Let’s look at mutual funds first. If you turn back to Shaping a Portfolio IIIa, you’ll find a listing of the sectors in the S&P 500, with their approximate weights in that index. You can alter the sector composition (and thus the risk profile) of what you hold by adding mutual funds or ETFs, in either of two ways:
you can buy sector funds that replicate the index, or
you can select an actively managed fund.
In the first case, you are exposed to the possibility that the sector you pick will perform differently (over or under) from the overall index. In the second, you have the extra risk that the manager you pick will deliver returns that are different from the sector’s.
For now (and maybe for ever), let’s stick with sector index funds. How do we go about selecting sectors to invest in? The answer is that we develop a strategy. We find reasons why a given sector could perform well or badly. We decide how much conviction we have in those reasons, so that we have a blueprint for what the portfolio should look like. And we record what we’ve decided so that we can assess how our strategy is working when we do periodic measurements of our performance.

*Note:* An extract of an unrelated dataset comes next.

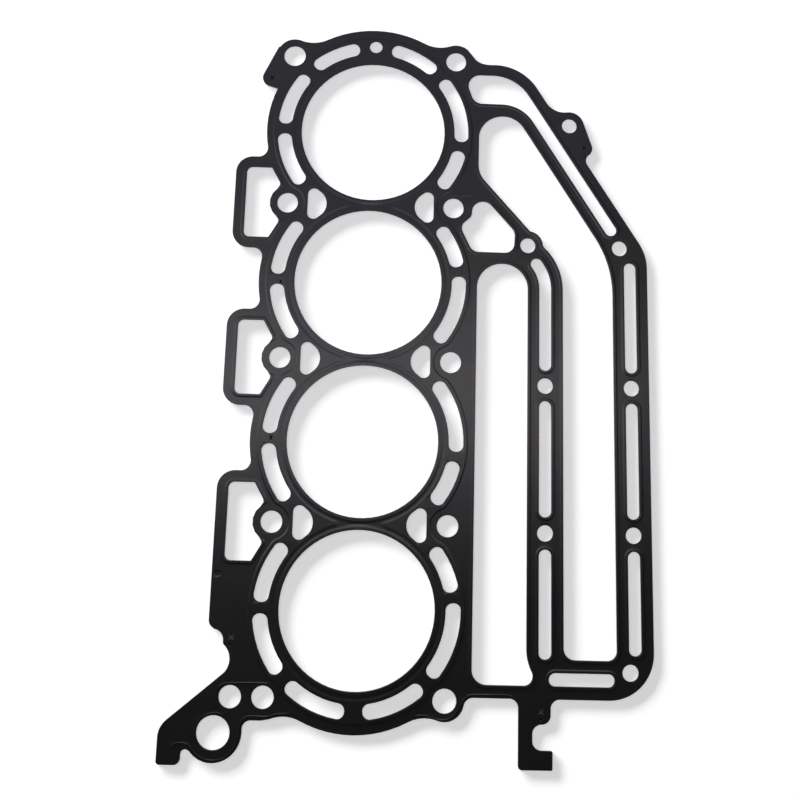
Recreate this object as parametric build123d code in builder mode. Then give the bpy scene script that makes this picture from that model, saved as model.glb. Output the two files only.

A strategy doesn’t have to be very detailed. It can be something as simple as, “I think the US stock market is somewhere around the lowest level it will get in this business cycle and the next big move is up. Therefore, I will overweight ecnomically sensitive sectors (the top of the list in Shaping IIIa) and underweight the defensives (bottom of the list).” The important thing is to have reasons why you’re likely to be correct and to have something to check those reasons against.
Two minor tricks of the trade:
1. Your main conviction doesn’t have to be a positive one. In today’s world one’s strongest belief might well be that US banks are going to have a very tough time over the next few years, so the best thing to do would be to avoid them. If that’s your only real conviction, then buy everything else in the index except the financials.
2. You don’t have to have an opinion about everything. In fact, you’re probably better off having one or two few well thought out ideas, where there’s a reasonable chance you know things other people don’t, than a bunch of half-baked thoughts that are most likely to be wrong.
Mr. Hoculi…
Referees are supposed to be invisible. Everyone knows they’re on the field–highly trained, deeply knowledgeable about the rules, watching every play to ensure the game is being played the way it should be. When a referee becomes visible, it’s usually a bad thing.
This happened last football season to an NFL referee, Ed Hoculi. In the waning moments of a game the San Diego Chargers were on the verge of winning, Mr. Hoculi made a clearly incorrect call that handed victory to the Denver Broncos instead. Mr. Hoculi immediately acknowledged his error and expressed his regret. Despite a long career as one of football’s best officials, he has been disciplined by his league. He no longer appears in the most important games, apparently waiting for his invisibility to be restored.
…and Congress
I think investors think about their governments in much the way sports fans think about referees–that officials are intelligent, competent, there to save the day when trouble emerges. That’s why I think both the markets and ordinary citizens were so shocked last year when some Republican congressmen blocked the first bank bailout bill, saying the US would (in some way not clear to me) be better off if credit markets collapsed. Then the plans that Congress did enact kept changing, sometimes retroactively. Treasury Secretary Paulson, despite his supposed deep knowledge of Wall Street, intensified the crisis by allowing Lehman to fail.
But what seems to have made the most profound negative impact, particularly among foreigners, on the credibility of the US has been the Democrat-led attempt to retroactively rewrite the tax laws to punish a group of (admittedly pretty slimy) AIG traders. To some, the emotional tone of Congress conjures up memories of the McCarthy hearings of a half-century ago. Others point to the apparent unconstitutionality of a punitive tax directed at a specific minority. Still others worry about the apparent lack of thought given to other consequences of the proposed legislation–that US financial institutions might be drained of talented workers, for example, who could avoid a punitive tax by plying their trade for a non-US bank. Probably the most disturbing is the idea that our legislators don’t appear to know very much at all about how the economy works, or even what the issues are. It’s sort of like going to a game and discovering the refs not only have never played the sport, even on an amateur level, but have not made any effort to read the rule book.
The investment point:
There’s an investment point here. I think there are two big imponderables facing the US stock market in the years ahead. The first is how, and for how long, the immense loss of wealth by US financials will have a negative effect on the US economy. The second is what damage the poor performance of our politicians during the financial crisis will do to the prospects for future investment in the US, whether by companies or individuals, US or foreign.
No one, other than possibly the residents of San Diego, have lost faith in Mr. Hoculi. No one has stopped watching football. On the political front, it’s true that in addition to laws, every country has informal rules that stack the deck to some degree in favor of locals. In the US during the Eighties, for example, Japanese automakers adhered to “voluntary” restrictions on imports to the US for fear of punitive legislation if they didn’t. It’s ok for European allies to own US ports but not Middle Eastern ones. In today’s world, it will be extremely difficult for any Chinese entity to buy US assets. Of course, Coke can’t buy a Chinese juice company, either. France recently barred Pepsi’s bid for Danone, on the idea that the latter’s yogurt technology is a strategic national resource. And in Russia, the rules can change retroactively almost any day.
Yes, the playing field isn’t ever completely level anywhere. But the local ground rules are usually very well understood and factored into any investor’s risk/reward calculations. Until six months ago, the US has been regarded as relatively open and relatively stable. Today, I think Congress has pushed us much farther toward the “unstable” end of the scale than we would care to think. We have to worry about how long this will last–whether, like Mr. Hoculi, Congress will gradually become invisible again or whether it poses an enduring risk to the size of new investment flows.